Author & Historian; Known for "Cod: A Biography of the Fish That Changed the World"

Mark Kurlansky was born in Hartford, Connecticut. After receiving a BA in Theater from Butler University in 1970, and refusing to serve in the military, Kurlansky worked in New York as a playwright, having a number of off-off Broadway productions, and as a playwright-in-residence at Brooklyn College. He won the 1972 Earplay award for best radio play of the year.

He worked many other jobs including as a commercial fisherman, a dock worker, a paralegal, a cook, and a pastry chef.

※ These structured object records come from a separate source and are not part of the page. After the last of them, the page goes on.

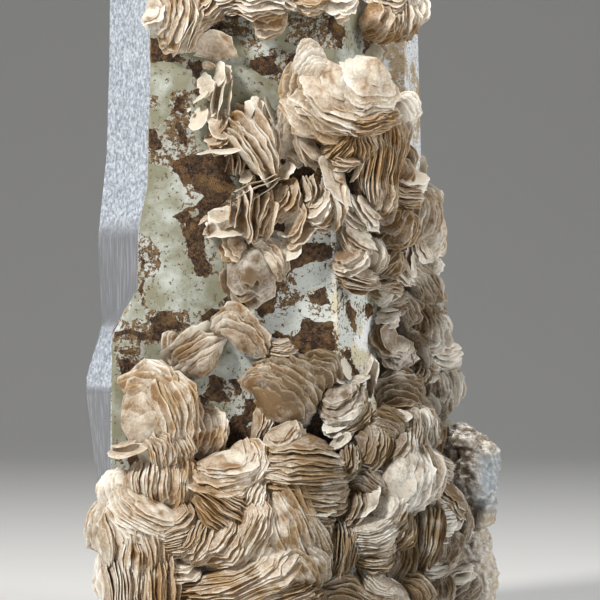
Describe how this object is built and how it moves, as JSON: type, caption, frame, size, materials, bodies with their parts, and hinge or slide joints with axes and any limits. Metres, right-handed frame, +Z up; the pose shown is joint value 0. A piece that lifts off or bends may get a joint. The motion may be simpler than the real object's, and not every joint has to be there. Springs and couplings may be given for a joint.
{
  "type": "quartz and calcite mineral specimen",
  "caption": "Tall quartz crystals, bare on one side and coated on the other, overgrown by rosettes of thin calcite plates and cut flat at the foot.",
  "frame": {"origin": "middle of the flat cut under the front crystal", "axes": "+Z up along the crystals, +X to the viewer's right, +Y away from the viewer"},
  "size_m": [0.0647, 0.0575, 0.115],
  "materials": {
    "quartz": "satin",
    "calcite": "satin",
    "frosted_calcite": "matte"
  },
  "bodies": {
    "root": {"quartz_front_crystal": "quartz", "quartz_rear_crystal": "quartz", "calcite_left_blades": "calcite", "calcite_half_moon": "calcite", "calcite_upright_sheets": "calcite", "calcite_white_triangle": "calcite", "calcite_left_fan": "calcite", "calcite_top_middle_blades": "calcite", "calcite_top_brown_disc": "calcite", "calcite_top_point": "calcite", "calcite_top_right_discs": "calcite", "calcite_upper_rosette": "calcite", "calcite_middle_rosettes": "calcite", "calcite_edge_rosette": "calcite", "calcite_grey_disc": "calcite", "calcite_tan_fan": "calcite", "calcite_crescent": "calcite", "calcite_shell_dome": "calcite", "calcite_right_plates": "calcite", "calcite_small_disc": "calcite", "calcite_right_crust": "calcite", "calcite_foot_mass": "calcite", "calcite_right_mass": "calcite", "frosted_cluster": "frosted_calcite", "calcite_back_mass": "calcite", "calcite_rear_mass": "calcite", "calcite_back_rosette_low": "calcite", "calcite_back_rosette_high": "calcite", "calcite_rear_rosette_low": "calcite", "calcite_rear_rosette_high": "calcite", "calcite_rear_side_crust": "calcite"}
  },
  "joints": []
}
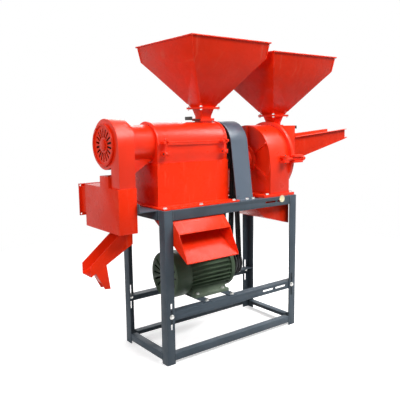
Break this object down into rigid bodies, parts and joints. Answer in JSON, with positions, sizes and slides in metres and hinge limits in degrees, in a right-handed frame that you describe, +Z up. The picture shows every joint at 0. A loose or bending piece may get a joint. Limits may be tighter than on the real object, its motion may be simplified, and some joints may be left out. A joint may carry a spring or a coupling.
{
  "type": "rice huller",
  "caption": "Combined rice huller and claw crusher with two hoppers, fan separator and belt drive on a steel stand.",
  "frame": {"origin": "middle of the whole machine's box, on the floor", "axes": "+X from the fan and rice outlet to the crusher and its feed tray, -Y the working front with the bran chute, +Z up"},
  "size_m": [1.527, 0.484, 1.3096],
  "materials": {
    "stand_paint": "semi-gloss blue-grey paint",
    "red_paint": "gloss red-orange enamel",
    "guard_paint": "grey-blue sheet paint",
    "motor_paint": "dark green motor paint",
    "dark_steel": "dark oiled steel",
    "zinc_steel": "zinc-plated steel",
    "ground_steel": "ground steel",
    "cast_iron": "bare grey iron",
    "belt_rubber": "black rubber"
  },
  "bodies": {
    "machine": {"stand_legs": "stand_paint", "stand_top_frame": "stand_paint", "stand_lower_rails": "stand_paint", "motor_rails": "stand_paint", "motor_cross_bars": "stand_paint", "frame_bolts": "zinc_steel", "mill_body": "red_paint", "bran_skirt": "red_paint", "hinge_pins": "dark_steel", "sieve_lower": "ground_steel", "sieve_upper": "ground_steel", "feed_barrel": "cast_iron", "mill_bearings": "cast_iron", "discharge_casing": "red_paint", "fan_housing": "red_paint", "fan_grille": "red_paint", "separator_box": "red_paint", "air_outlet": "red_paint", "rice_chute": "red_paint", "broken_rice_spout": "red_paint", "separator_bracket": "stand_paint", "bran_chute": "red_paint", "belt_guard": "guard_paint", "drive_belts": "belt_rubber", "crusher_base": "red_paint", "crusher_housing": "red_paint", "crusher_bearing_housing": "red_paint", "crusher_ring_sieve": "ground_steel", "flour_outlet": "red_paint", "motor_stator": "motor_paint", "motor_end_bells": "motor_paint", "motor_fan_cover": "motor_paint", "motor_terminal_box": "motor_paint", "terminal_box_lid": "motor_paint"},
    "motor_rotor": {"motor_shaft": "ground_steel", "motor_fan": "cast_iron", "motor_pulley": "cast_iron"},
    "mill_rotor": {"mill_shaft": "ground_steel", "feed_screw": "cast_iron", "milling_roller": "cast_iron", "mill_pulley": "cast_iron", "fan_impeller": "cast_iron"},
    "crusher_rotor": {"crusher_shaft": "ground_steel", "crusher_rotor": "cast_iron", "crusher_pulley": "cast_iron"},
    "cover": {"mill_cover": "red_paint", "mill_inlet_funnel": "red_paint", "mill_hopper": "red_paint", "mill_hopper_bolts": "zinc_steel"},
    "mill_gate": {"mill_feed_gate": "dark_steel"},
    "latch_left": {"cover_latch_left": "red_paint"},
    "latch_right": {"cover_latch_right": "red_paint"},
    "door": {"crusher_door": "red_paint", "feed_throat": "red_paint", "feed_tray": "red_paint", "crusher_inlet_funnel": "red_paint", "crusher_hopper": "red_paint", "crusher_hopper_bolts": "zinc_steel"},
    "crusher_gate": {"crusher_feed_gate": "dark_steel"},
    "clamp": {"door_clamp": "red_paint"}
  },
  "joints": [
    {"name": "motor_spin", "type": "hinge", "parent": "machine", "child": "motor_rotor", "pos_m": [-0.1355, 0.014, 0.324], "axis": [1, 0, 0], "continuous": true},
    {"name": "mill_spin", "type": "hinge", "parent": "machine", "child": "mill_rotor", "pos_m": [-0.1355, 0.024, 0.892], "axis": [1, 0, 0], "continuous": true},
    {"name": "crusher_spin", "type": "hinge", "parent": "machine", "child": "crusher_rotor", "pos_m": [0.0645, 0.024, 0.804], "axis": [1, 0, 0], "continuous": true},
    {"name": "cover_hinge", "type": "hinge", "parent": "machine", "child": "cover", "pos_m": [-0.2935, 0.126, 0.892], "axis": [-1, 0, 0], "range_deg": [0, 85]},
    {"name": "mill_gate_slide", "type": "slide", "parent": "cover", "child": "mill_gate", "axis": [-1, 0, 0], "range_m": [0, 0.05]},
    {"name": "latch_left_swing", "type": "hinge", "parent": "machine", "child": "latch_left", "pos_m": [-0.4455, -0.082, 0.852], "axis": [1, 0, 0], "range_deg": [0, 90]},
    {"name": "latch_right_swing", "type": "hinge", "parent": "machine", "child": "latch_right", "pos_m": [-0.1415, -0.082, 0.852], "axis": [1, 0, 0], "range_deg": [0, 90]},
    {"name": "crusher_door_hinge", "type": "hinge", "parent": "machine", "child": "door", "pos_m": [0.2135, 0.208, 0.804], "axis": [0, 0, 1], "range_deg": [0, 100]},
    {"name": "crusher_gate_slide", "type": "slide", "parent": "door", "child": "crusher_gate", "axis": [1, 0, 0], "range_m": [0, 0.05]},
    {"name": "clamp_swing", "type": "hinge", "parent": "machine", "child": "clamp", "pos_m": [0.1615, -0.153, 0.804], "axis": [0, 0, -1], "range_deg": [0, 90]}
  ],
  "couplings": [
    {"joint": "mill_spin", "follows": "motor_spin", "ratio": 0.5},
    {"joint": "crusher_spin", "follows": "motor_spin", "ratio": 1.4762}
  ]
}
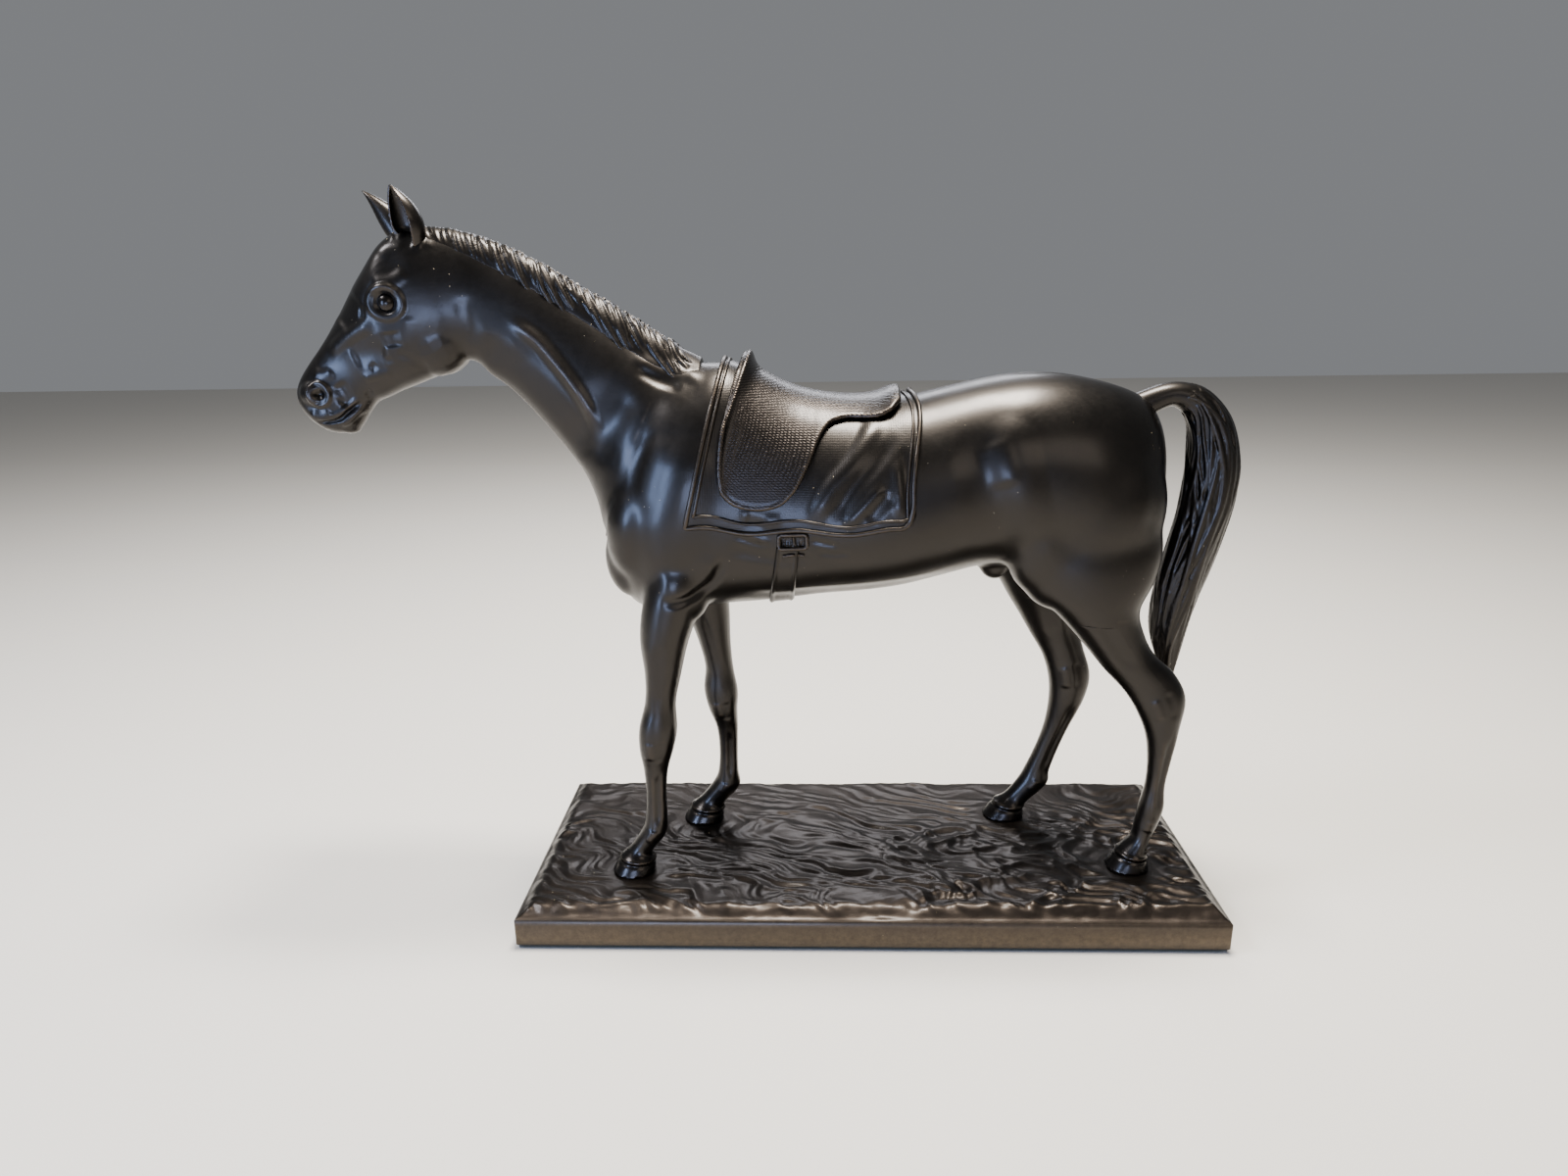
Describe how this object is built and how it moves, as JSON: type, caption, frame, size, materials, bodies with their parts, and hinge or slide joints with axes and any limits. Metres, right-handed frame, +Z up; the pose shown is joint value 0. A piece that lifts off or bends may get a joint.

In the mid 1970s, unhappy with the direction New York theater was taking, he turned to journalism, an early interest–he had been an editor on his high school newspaper. From 1976 to 1991 he worked as a foreign correspondent for The International Herald Tribune, The Chicago Tribune, The Miami Herald, The Philadelphia Inquirer. Based in Paris and then Mexico, he reported on Europe, West Africa, Southeast Asia, Central America, Latin America and the Caribbean.

He wrote his first book, A Continent of Islands, in 1992 and went on to write several books throughout the 1990s. His 1997 book Cod was an international bestseller and was translated into more than 15 languages. His work and contribution to Basque identity and culture was recognized in 2001 when the Society of Basque Studies in America named him to the Basque Hall of Fame. That same year he was awarded an honorary ambassadorship from the Basque government.

In addition to numerous guest lectures at Columbia University School of Journalism, Yale University, Colby College, Grinnell College, the University of Dayton and various other schools, he has taught a two week creative writing class in Assisi, Italy, a one week intensive non-fiction workshop in Devon, England for the Arvon Foundation, and has guest lectured all over the world on history, writing, environmental issues, and other subjects. In Spring 2007 he was the Harman writer-in-residence at Baruch College teaching a fourteen week honors course titled “Journalism and the Literary Imagination.” His books have been translated into twenty-five languages and he often illustrates them himself.

He has had 30 books published including fiction, nonfiction, and children's books.